Segundo a pesquisa, a violência se mostrou das mais diferentes formas, como abuso patrimonial, sexual, físico, moral e psicológico. “A violência mais frequente foi a psicológica. É interessante ressaltar que a violência física só ocorria depois de já instaurada a violência psicológica, em um constante ciclo”, diz Evelyn.

O segundo grande tema, “Buscando ajuda”, tratou do caminho percorrido pelas mulheres até o atendimento, bem como as análises dos meios jurídicos e jurisdicionais a que foram submetidas. De acordo com Evelyn, o primeiro atendimento direcionado à mulher vítima de violência desempenha um papel crucial para condução adequada do caso, mas os relatos apresentados evidenciam que não há uniformização do local onde a vítima pode ser atendida ou a existência de uma atenção integral à ela. A Lei Maria da Penha apresentou-se durante as entrevistas como a principal legislação de apoio para as mulheres, embora ainda exista dúvidas sobre sua aplicação e o seu desconhecimento por parte de policiais e funcionários da área de Saúde.

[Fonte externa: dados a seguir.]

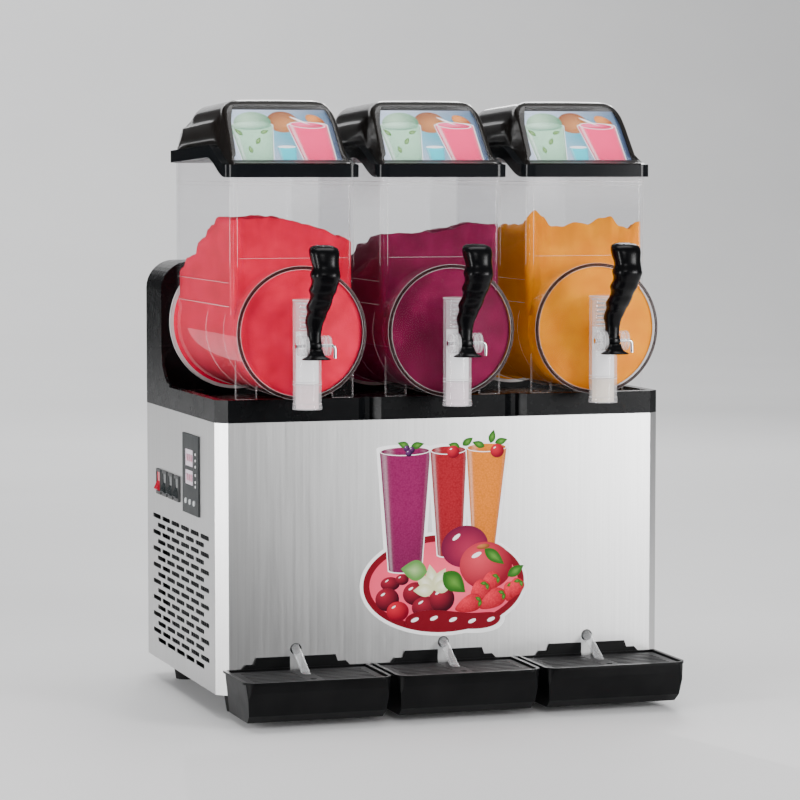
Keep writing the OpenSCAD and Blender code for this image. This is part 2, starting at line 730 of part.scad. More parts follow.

A decisão da mulher em deixar para trás a história de violência e a recuperação da sua identidade ao retomar seus sonhos e o caminho para uma nova vida foram abordadas no terceiro grande tema. De acordo com a pesquisa, o principal motivo para abandonar a violência foram os filhos. “Apesar da violência ser endêmica, circular e poderosa, em algum momento esta mulher conseguiu se libertar”, diz Evelyn. Outro importante pilar para a emancipação da mulher foi o apoio, originário de variadas fontes como Deus, família até meios jurídicos.

A pesquisa atenta para a importância de incentivar mais conhecimento sobre o tema e sobre os métodos disponíveis para o seu combate, além de identificar novos focos do problema. Há a necessidade de colocar a legislação em prática ao criar espaços adequados para que as vítimas sejam ouvidas, bem como treinar profissionais para este fim. “Devemos trabalhar pela mudança de paradigmas nessa luta. A violência doméstica contra a mulher é um problema de toda a sociedade.”